Off-budget pressures
The hidden costs extend beyond the immediate operational context. Pentagon officials warn that sustained deployments increase wear on critical platforms, from aircraft carriers to advanced missile systems, generating replacement and maintenance costs that are not immediately visible in appropriations. These deferred expenses risk ballooning over time, complicating Congressional oversight and long-term fiscal planning.
Political implications of cost distribution
Shifting part of the financial burden to Gulf states offers more than fiscal relief; it also reshapes political narratives. The administration can claim the war is a jointly funded initiative, while implicitly signaling that regional security is a shared responsibility. The success of this approach depends on balancing Gulf sensitivities with US domestic political needs, as misalignment could fuel criticism both abroad and within Washington.
Gulf states’ calculus and strategic unease
Gulf leaders face a complex calculation in responding to the US request. Financial contributions could reinforce their influence over war planning and post-war security arrangements, recalling the precedent of the 1990–1991 coalition. Regional elites recognize that funding the operation may yield tangible benefits: deeper defense cooperation, access to advanced weapons systems, and explicit post-conflict guarantees.
Yet these incentives are tempered by significant risks. Senior Gulf diplomats, speaking on background, highlight concerns about open-ended obligations in a conflict with uncertain duration. There is also a political dimension: domestic audiences may perceive financial contributions as capitulation to US interests, particularly if the campaign appears more about Washington’s global-power projection than narrowly defined regional defense. The combination of fiscal pressure and political optics suggests that Gulf states may prefer calibrated support rather than the large-scale contributions the administration envisions.
Strategic incentives
Funding participation could enhance Gulf leverage over coalition decision-making, including operational priorities and post-conflict reconstruction. It provides an opportunity to secure concessions, influence outcomes, and reinforce formal security guarantees, potentially shaping the strategic environment for decades.
Political constraints
The domestic political risk is equally important. Rulers must demonstrate independence and fiscal prudence while maintaining alignment with US security expectations. Any perceived over-commitment could provoke internal dissent, impacting social-spending priorities and the broader legitimacy of ruling authorities.

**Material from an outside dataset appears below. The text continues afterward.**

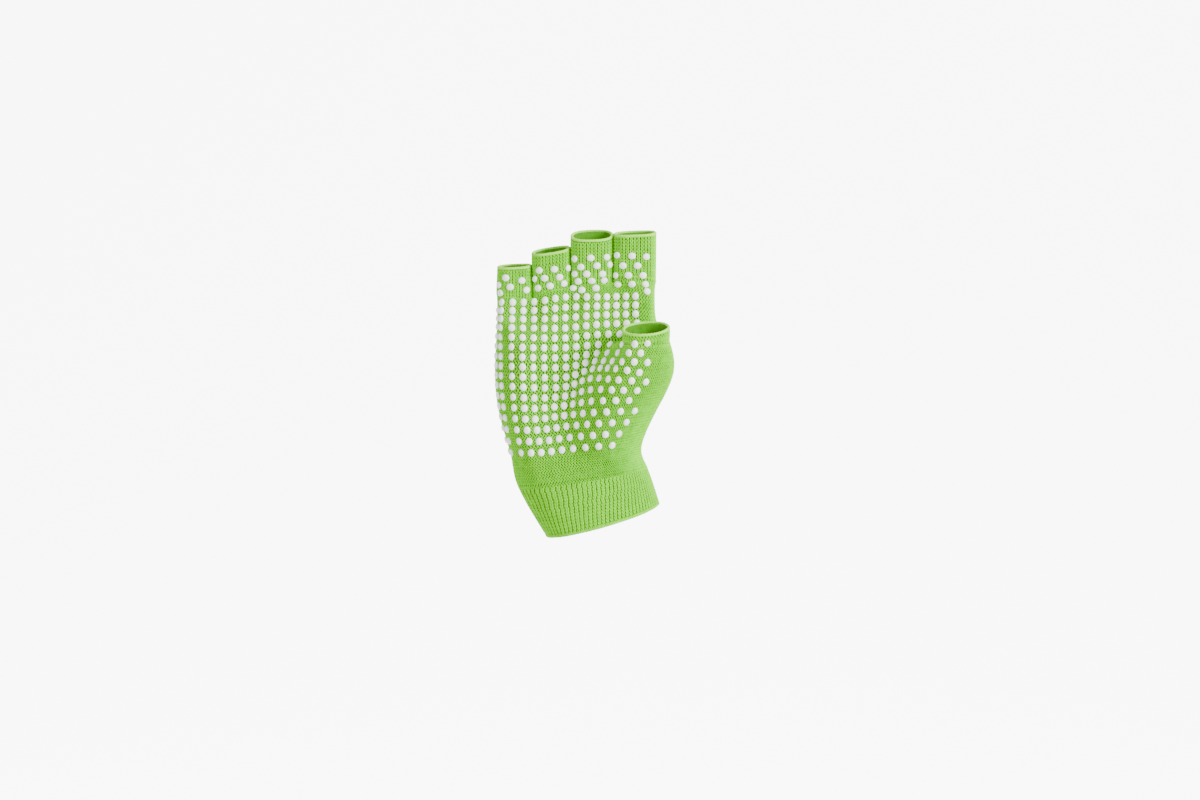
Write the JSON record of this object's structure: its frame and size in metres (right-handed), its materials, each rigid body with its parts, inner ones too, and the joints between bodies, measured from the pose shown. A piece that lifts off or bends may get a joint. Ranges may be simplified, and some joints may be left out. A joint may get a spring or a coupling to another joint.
{
  "type": "fingerless non-slip glove",
  "caption": "Right-hand fingerless knitted glove with raised grip dots on the palm, rolled finger edges and a ribbed cuff, in its worn form",
  "frame": {"origin": "centre of the cuff's opening, where the wrist goes in", "axes": "+Z towards the fingertips, -Y the way the palm faces, +X towards the thumb side"},
  "size_m": [0.0888, 0.0553, 0.1544],
  "materials": {
    "green_knit": "plain knitted polyester and cotton yarn in lime green, matt",
    "green_rib_knit": "rib knitted stretch yarn in lime green, matt",
    "green_rolled_edge": "rolled bound edge of the same yarn, a little lighter",
    "white_grip_dots": "soft white PVC printed in raised domes, satin"
  },
  "bodies": {
    "root": {"hand": "green_knit", "little_stall": "green_knit", "ring_stall": "green_knit", "middle_stall": "green_knit", "index_stall": "green_knit", "thumb_stall": "green_knit", "rib_cuff": "green_rib_knit", "little_rolled_edge": "green_rolled_edge", "ring_rolled_edge": "green_rolled_edge", "middle_rolled_edge": "green_rolled_edge", "index_rolled_edge": "green_rolled_edge", "thumb_rolled_edge": "green_rolled_edge"}
  },
  "joints": []
}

Political signaling and the burden‑sharing debate
The Trump administration’s Gulf funding gambit also functions as domestic political signaling. Lawmakers and anti-war groups have expressed skepticism over the cost and strategic rationale for the Iran war. By floating the idea of cost-sharing with regional partners, the administration can frame the conflict as fiscally responsible and regionally supported. This aligns with broader messaging that other countries have historically “taken advantage” of US military power and should contribute more to their own security.
Outside the US, analysts caution that framing the conflict as a commercial transaction risks eroding alliance cohesion. Treating regional protection as a paid service could undermine traditional assumptions of shared responsibility and long-term partnership. Gulf observers note that while US protection has been rhetorically unconditional, the explicit monetization of security obligations could shift the perception of US-Gulf relations and influence future strategic alignments.
Implications for alliances
The approach could redefine the US-Gulf security relationship. While it offers a practical mechanism for sharing costs, it also introduces the potential for tension over contribution levels, duration, and conditions attached to financial support. The long-term effects on coalition cohesion and trust remain uncertain, especially if expectations are misaligned.
Power, patronage, and partnership
The central question is not simply who pays, but what the act of payment signals about US influence and Gulf autonomy. Each financial contribution carries symbolic weight, reflecting a recalibration of power dynamics, expectations of reciprocity, and the evolving architecture of regional security. How these signals are interpreted may shape both the immediate conduct of the Iran war and broader geopolitical alignments in the Gulf for years to come.
The unfolding situation illustrates that war costs are rarely just monetary; they are intertwined with strategic influence, domestic politics, and the perceptions of legitimacy across multiple stakeholders. As the Trump administration tests Gulf willingness to share the burden, the hidden price tag of the Iran war continues to expand beyond operational budgets, touching domestic audiences, regional allies, and global markets alike. Observers will need to track not just who pays, but how the political calculus behind these payments reshapes the broader architecture of Middle Eastern security and the perception of American leadership in the region.